Graf Weckerle Ferrari 599 GTB Fiorano “Comte Noire”
This is it, the big winner (or loser) of this list of visual offenses and crimes against humanity. This is the car that spawned this list. I saw this and the concept was born. It is the German-born (I’m seeing a pattern…) Graf Weckerle Comte Noire 599 GTR Ferrari. WTF. Where to start?
Let’s start by talking about the car, because it is the most awesome machine on this page. This is no ordinary 599. Nor is it a mildly warmed-over 599, with a new exhaust or ported intake runners. No. This 599 has had more work than Heidi Montague. We don’t know if it has turbos or superchargers, but the result means it has to have one or the other: 835 horsepower. Yes, that is an “8.” This is Zonda horsepower in a GT car. This is a Koenigsegg with rear-wheel drive, a trunk, leather, and the engine in the front. You have before you one of the best-handling cars ever, with one of the smartest diffs ever, now possessing more power than Russia. In a word: staggering.
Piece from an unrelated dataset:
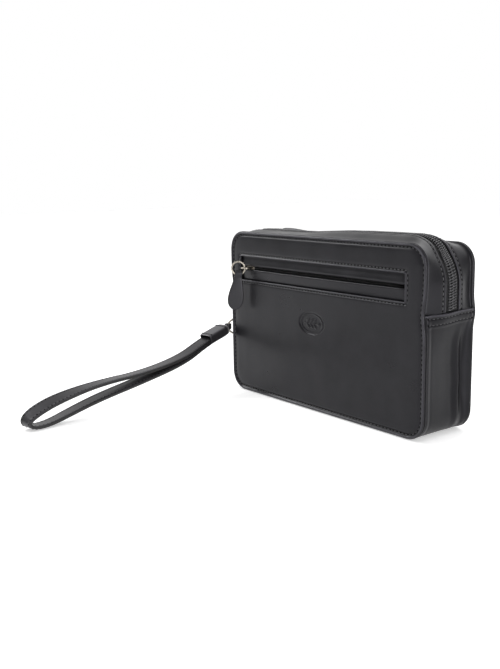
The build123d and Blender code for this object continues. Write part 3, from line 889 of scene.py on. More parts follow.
# The folded edge of a strip: how far under its surface, and how far back from its edge
STRIP_FOLD = ((0.1, 0.5), (0.55, 0), (1.25, 0.05), (1.75, 0.7), (1.8, 4))


def strip_section(edge, sign):
    """The cross-section of a strip whose folded edge is at depth edge; sign is -1 front, 1 back."""
    face = BACK - LEATHER - 0.1

    def section(distance, x, z):
        shown = float(smooth_step((z - HEM_HIGH + 0.2) / 0.8))
        at_seam = zip_inset(distance, sign * (SEAM_Y - 1), x, z)
        reach = at_seam + shown * (0.12 - at_seam)
        beside_fold = abs(edge) + np.array([3.6, STRIP_ROW_IN, 2.4, 1.2])
        depths = sign * np.array([*np.linspace(SEAM_Y - 0.6, abs(edge) + 4.5, 6), *beside_fold])
        groove = 0.6 * hump(np.abs(depths - edge), STRIP_ROW_IN, 0.5)
        outer = [(zip_inset(distance, y, x, z) + sunk, y) for y, sunk in zip(depths, groove)]
        fold_in = zip_inset(distance, edge, x, z)
        fold = [(fold_in + under, edge + back * sign) for under, back in STRIP_FOLD]
        inner = [(zip_inset(distance, y, x, z) + STRIP_THICK, y) for y in depths[::-2]]
        far_face = face if shown > 0.01 else SEAM_Y + 0.2
        rim = [(at_seam + 1.4, far_face), (reach + 0.35, far_face), (reach, far_face - 0.35 * shown),
               (reach, SEAM_Y + 0.6 * shown), (reach + 0.3, SEAM_Y + 0.05),
               (reach + 0.75 * (at_seam - reach), SEAM_Y - 0.05)]
        return [(inset, sign * y) for inset, y in rim] + outer + fold + inner

    return section


def zip_distances():
    """Distances from the right hem over the top to the left hem, closer at the corners and hems."""
    start, step = HEM_AT - TUCK, 2.6
    turn_in, turn_out = FLAT + ARC + SIDE, FLAT + 2 * ARC + SIDE
    right = list(np.arange(start, HEM_AT - 2, 3)) + list(np.arange(HEM_AT - 1.8, HEM_AT + 2, 0.6))
    right += list(np.arange(HEM_AT + 3, turn_in, step)) + list(np.linspace(turn_in, turn_out, 16))
    right += list(np.arange(turn_out + 1.5, HALF_ROUND - 1, step)) + [HALF_ROUND]
    return right + [2 * HALF_ROUND - d for d in right[-2::-1]]


def with_half(piece, sign):
    """Back zip pieces ride on the back half; front ones stay where they are built, on no body."""
    if sign < 0:
        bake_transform(piece)
    else:
        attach(piece, "back_half")


def strip_stitches(name, edge, sign):
    """The row beside a strip's folded edge."""
    distances = [d for d in zip_distances() if outline(d)[1] > HEM_HIGH + 0.5]
    x, z, out_x, out_z = outline(distances)
    y = edge + STRIP_ROW_IN * sign
    path = []
    for i, distance in enumerate(distances):
        inset = zip_inset(distance, y, x[i], z[i]) + 0.4
        path.append((x[i] - out_x[i] * inset, y, z[i] - out_z[i] * inset))
    row = stitch_row(name, path, np.stack([out_x, 0 * out_x, out_z], 1), None, soft=True)
    with_half(row, sign)


for word, edge, sign in (("front", STRIP_FRONT_EDGE, -1), ("back", STRIP_BACK_EDGE, 1)):
    points, faces = loft(band_rows(zip_distances(), strip_section(edge, sign)))
    at_fold = hump(points[:, 1], edge + 0.5 * sign, 0.5)
    at_rim = hump(np.abs(points[:, 1]), BACK - LEATHER - 0.4, 0.6)
    wear_and_highlight = 0.5 * at_fold + 0.35 * at_rim
    name = f"{word}_zip_strip_leather"
    strip = make_piece(name, points, faces, panel_leather, None, rounds=1, rubbed_and_highlight=wear_and_highlight, soft=True)
    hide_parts(f"{word}_zip_strip")
    with_half(strip, sign)
    strip_stitches(f"{word}_strip_stitches", edge, sign)

# %% [markdown]
# ## Zip tape and coil
# Under each strip lies a woven tape, and on its inner edge a nylon wire is sewn, wound into a flattened
# coil. When the zip is shut the turns of the two coils lie between each other, which gives the close
# herringbone line. Each turn is a small tube bent into a slanted loop. The loops of one side are half
# a pitch out of step with the other's, so that their heads mesh.

# %% Tape
TAPE_UNDER, TAPE_THICK, TAPE_WIDE, CHAIN_GAP = 1.95, 0.55, 5.5, 2.0


def tape_level(distance, y, x, z):
    """The top of the main zip's tape under the outline."""
    return zip_inset(distance, y, x, z) + TAPE_UNDER


def tape_section(edge, sign):
    """The tape, at one level under its strip all along."""
    inner = ZIP_Y + sign * CHAIN_GAP / 2
    outer = edge + TAPE_WIDE * sign

    def section(distance, x, z):
        level = tape_level(distance, edge, x, z)
        return [(level, inner), (level, outer), (level + TAPE_THICK, outer), (level + TAPE_THICK, inner)]

    return section


# %% Coil
WIRE, COIL_PITCH = 0.46, 1.9
MAIN_COIL_OFF, POCKET_COIL_OFF = 1.75, 1.45  # from the zip's middle to the middle of a coil
MAIN_COIL_SIZE, POCKET_COIL_SIZE = (1.72, 1.1), (1.42, 0.9)  # half its width, half its height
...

And that kind of high-powered celebrity only makes the rotating offenses at its four corners that much more offensive. Who made these? I want to know, so I can call Nancy Grace and have her yell at them. These wheels look like they were the handles for a banquet hall’s serving dish. They look like they belong at the top of a Xmas tree. They belong on the doors to King Arthur’s castle. Or maybe to be used as a shield in a joust? They can’t be aerodynamic, I wouldn’t trust them at 200mph, and I would be embarassed to drive this car. They are, without question, the ugliest ************ wheels I have ever seen. You want proof? They make me not want to drive an 835hp Ferrari. That’s like turning down a date with Angelina Jolie because she’s wearing the most heinous shoes in the world. This car would be beyond words to describe. The sound it makes could probably end the violence in Africa. The acceleration could cure Malaria and it can probably go fast enough to disperse all the world’s pollutants into space.
But I don’t care. I could write pages upon pages of insults about these wheels but I won’t. Because as they say, a picture is worth a thousand words.